▶ _Recorded data_:
-- Begin --
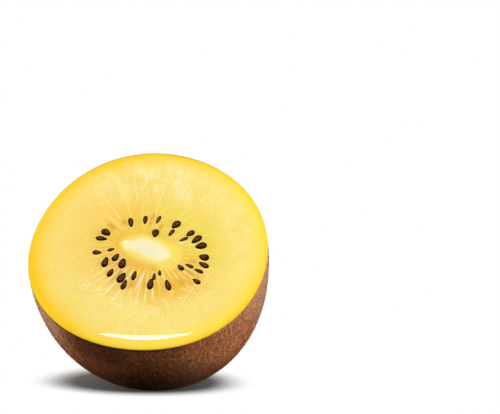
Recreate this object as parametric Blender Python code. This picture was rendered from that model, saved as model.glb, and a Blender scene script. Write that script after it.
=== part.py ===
# Half of a golden kiwi fruit, cut straight across, lying on the flat of its own skin.
#
# Lengths are in metres and angles in degrees. The fruit is modelled in the frame of its
# cut face: the origin is the middle of the face, +X points right, +Y up the face and +Z
# out of it, so the flesh lies below. An empty tilts that frame, and puts the world's
# origin in the middle of the small flat that the fruit rests on.

import math

import bmesh
import bpy
from mathutils import Matrix, Vector

# Outline of the fruit
FACE_HALF_WIDTH = 0.0270
FACE_HEIGHT_RATIO = 0.98    # the face is a little lower than it is wide
HALF_DEPTH = 0.0381         # from the cut to the stem end
FULLNESS = 2.378            # exponent of the superellipse, where 2 would be an ellipse
# Waves round the outline: how many, how high as a share of the radius, and their start
LUMPS = ((2, 0.0050, -1.80), (3, 0.0115, 1.65), (4, 0.0056, -2.20))

# How it lies
FACE_TILT = 48.0            # between the cut face and the ground
REST_DEPTH = 0.00060        # how far the skin is pressed flat where it rests

# Layers
SKIN_THICKNESS = 0.0008
LAYER_GAP = 0.0003
SEGMENTS = 60

# Stem end
SCAR_HEIGHT = 0.0009
SCAR_RADIUS = 0.0040
DIMPLE_DEPTH = 0.0006
DIMPLE_RADIUS = 0.0016
SCAR_RINGS = (0.0055, 0.0046, 0.0038, 0.0030, 0.0023, 0.0016, 0.0010, 0.0005)

# Cut face
DOME_HEIGHT = 0.00075       # the flesh bulges this far out of its skin
DOME_POWER = 6
FACE_SEGMENTS = 120
FACE_RINGS = (0.0, 0.07, 0.16, 0.26, 0.36, 0.46, 0.58, 0.71, 0.84, 0.94, 1.0)
RAY_COUNT = 40
RAY_RELIEF = 0.00012
RAY_END = 0.71              # the rays fade out this far from the core to the rim

# Core
CORE_CENTRE = (-0.0002, -0.0001)
CORE_HALF_LENGTH = 0.0058
CORE_HALF_WIDTH = 0.0024
CORE_BEARING = -19.0
CORE_DEPTH = 0.030
CORE_BULGE = 0.00015
CORE_SEGMENTS = 40
CORE_RINGS = 6

# Seeds, in one uneven ring round the core. Each is a turn round the ring, a reach, where 1.0
# is on the ring and less is nearer to the core, a width and a length in millimetres, and a
# twist off the way that points away from the core.
RING_CENTRE = (0.0008, -0.0011)
RING_HALF_LENGTH = 0.0122
RING_HALF_WIDTH = 0.0087
RING_BEARING = -10.0
SEEDS = (
    (8, 0.99, 1.65, 2.15, -13), (28, 0.98, 1.7, 2.45, 4), (40, 0.98, 1.45, 2.65, 21),
    (48, 0.77, 0.8, 2.2, -8), (52, 0.98, 1.3, 2.1, 1), (70, 0.75, 0.85, 2.1, -10),
    (73, 1.01, 1.65, 2.3, -15), (93, 0.61, 1.5, 2.05, 14), (93, 1.03, 0.75, 2.2, -2),
    (107, 1.0, 0.95, 2.15, 13), (124, 0.97, 1.1, 2.45, -3), (158, 1.01, 1.6, 2.2, -10),
    (170, 1.0, 1.2, 2.45, 5), (188, 0.75, 0.8, 1.55, 8), (195, 1.02, 1.15, 1.85, -15),
    (207, 0.69, 1.25, 2.2, 20), (213, 0.93, 1.4, 2.65, 42), (225, 0.65, 1.6, 2.6, 17),
    (232, 1.01, 1.15, 2.2, 10), (246, 0.97, 1.65, 2.75, -6), (254, 1.12, 1.1, 2.7, 2),
    (257, 0.78, 0.95, 2.5, 8), (280, 0.94, 1.35, 2.75, 4), (285, 0.72, 0.6, 1.7, 4),
    (296, 0.61, 0.5, 1.2, 0), (299, 0.99, 1.15, 2.9, 2), (328, 1.15, 1.05, 2.0, 3),
    (335, 0.68, 1.05, 1.8, -11), (343, 1.0, 0.85, 2.25, -2), (346, 0.79, 0.8, 2.1, -2),
    (355, 1.02, 1.2, 2.5, -15))
SEED_AIM = 0.0030           # half of the stretch of the core that the seeds point away from
SEED_PROUD = 0.27           # how far a seed's back stands above the flesh, for its width
SEED_SUNK = 0.46
SEED_SIDES = 8
SEED_RINGS = 5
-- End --
▶ _Directions for this task_: Verbatim output is expected for the lines from the start of the data to the line in which "RAY_END = 0.71" appears, both included.

▶ _Finished exercise_:
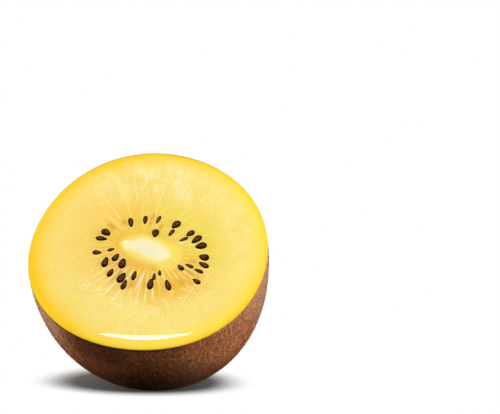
Recreate this object as parametric Blender Python code. This picture was rendered from that model, saved as model.glb, and a Blender scene script. Write that script after it.
=== part.py ===
# Half of a golden kiwi fruit, cut straight across, lying on the flat of its own skin.
#
# Lengths are in metres and angles in degrees. The fruit is modelled in the frame of its
# cut face: the origin is the middle of the face, +X points right, +Y up the face and +Z
# out of it, so the flesh lies below. An empty tilts that frame, and puts the world's
# origin in the middle of the small flat that the fruit rests on.

import math

import bmesh
import bpy
from mathutils import Matrix, Vector

# Outline of the fruit
FACE_HALF_WIDTH = 0.0270
FACE_HEIGHT_RATIO = 0.98    # the face is a little lower than it is wide
HALF_DEPTH = 0.0381         # from the cut to the stem end
FULLNESS = 2.378            # exponent of the superellipse, where 2 would be an ellipse
# Waves round the outline: how many, how high as a share of the radius, and their start
LUMPS = ((2, 0.0050, -1.80), (3, 0.0115, 1.65), (4, 0.0056, -2.20))

# How it lies
FACE_TILT = 48.0            # between the cut face and the ground
REST_DEPTH = 0.00060        # how far the skin is pressed flat where it rests

# Layers
SKIN_THICKNESS = 0.0008
LAYER_GAP = 0.0003
SEGMENTS = 60

# Stem end
SCAR_HEIGHT = 0.0009
SCAR_RADIUS = 0.0040
DIMPLE_DEPTH = 0.0006
DIMPLE_RADIUS = 0.0016
SCAR_RINGS = (0.0055, 0.0046, 0.0038, 0.0030, 0.0023, 0.0016, 0.0010, 0.0005)

# Cut face
DOME_HEIGHT = 0.00075       # the flesh bulges this far out of its skin
DOME_POWER = 6
FACE_SEGMENTS = 120
FACE_RINGS = (0.0, 0.07, 0.16, 0.26, 0.36, 0.46, 0.58, 0.71, 0.84, 0.94, 1.0)
RAY_COUNT = 40
RAY_RELIEF = 0.00012
RAY_END = 0.71              # the rays fade out this far from the core to the rim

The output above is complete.